Non, tant s’en faut, tout danger n’est pas encore passé. Au contraire la fureur des I Ho Kiuan ne fait que grandir tous les jours. Leurs succès que n’entravent nullement les Impériaux, par ordre secret impassibles spectateurs des pillages, incendies et massacres, augmentent leur audace. Ce que l’on prévoyait l’année dernière est arrivé : les bandes dispersées se sont groupées, et leur nombre défie désormais toute résistance.

A Pékin même, ils ont détruit déjà 4 temples protestants, et une belle Eglise catholique. Tout ce qui est Européen, même les marchandises, est détruit : c’est un mot d’ordre.

Les premières victimes seront évidemment les missionnaires dispersés chacun dans son district. Mais les pauvres talus en terre de la Résidence centrale où se trouvent nos oeuvres, (collège, Ecole de Vierges, Séminaire), seront un bien faible rempart contre l’irruption de ce fleuve Jaune. Aussi la vie de Monseigneur Bulté, des Supérieurs et autres Pères ou Frères de la Compagnie courent un sérieux danger.

On dit que les puissances Européennes vont faire la guerre à la Chine. Donc toutes les troupes impériales qui simulaient encore nous protéger, vont être rappelées. En dehors du théâtre de la guerre les bandits I Ho Kiuan auront beau jeu.

Adieu, priez et faites prier pour que le bon Dieu nous accorde la grâce du martyre.

Tout à vous en J.M.J. (= en Jésus Marie Joseph)

 

Dernière lettre de Léon-Ignace Mangin à sa famille

“Les événements qui se passent ici sont bien faits pour vous alarmer, aussi, je ne veux pas chercher à vous les dissimuler.

Le télégraphe a dû vous annoncer le massacre de deux de nos Pères à Ou-I, à six heures d’ici. Tout le nord de la mission est à feu et à sang ; chaque jour m’arrivent de malheureux fugitifs dont on a brûlé les maisons ; les morts sont nombreux et combien de disparus !

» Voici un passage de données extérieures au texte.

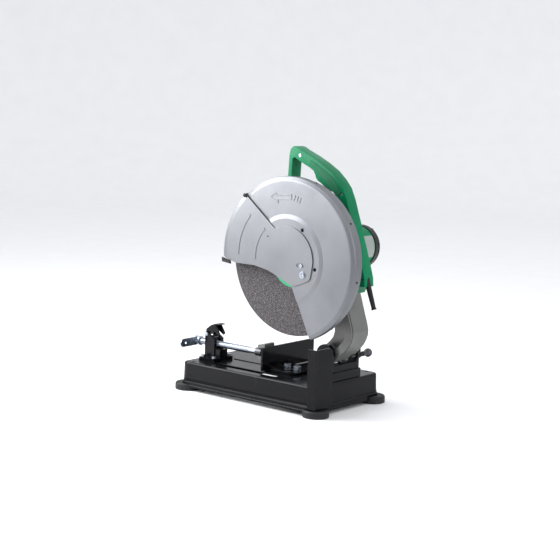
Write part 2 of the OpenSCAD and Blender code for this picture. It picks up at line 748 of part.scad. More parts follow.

Si les secours humains nous manquent, il nous reste Dieu et notre confiance en lui. Nous sommes venus ici pour sa cause : nos établissements, toutes nos œuvres n’existent que pour le faire connaître et servir ce peuple. Permettra-t-il la perte de tant d’hommes et de tant de travaux ? Si oui, nous le bénirons quand même. Et ceux d’entre nous qui échapperont à la ruine ou ceux qui viendront nous remplacer recommenceront avec le même courage et la même confiance en Dieu.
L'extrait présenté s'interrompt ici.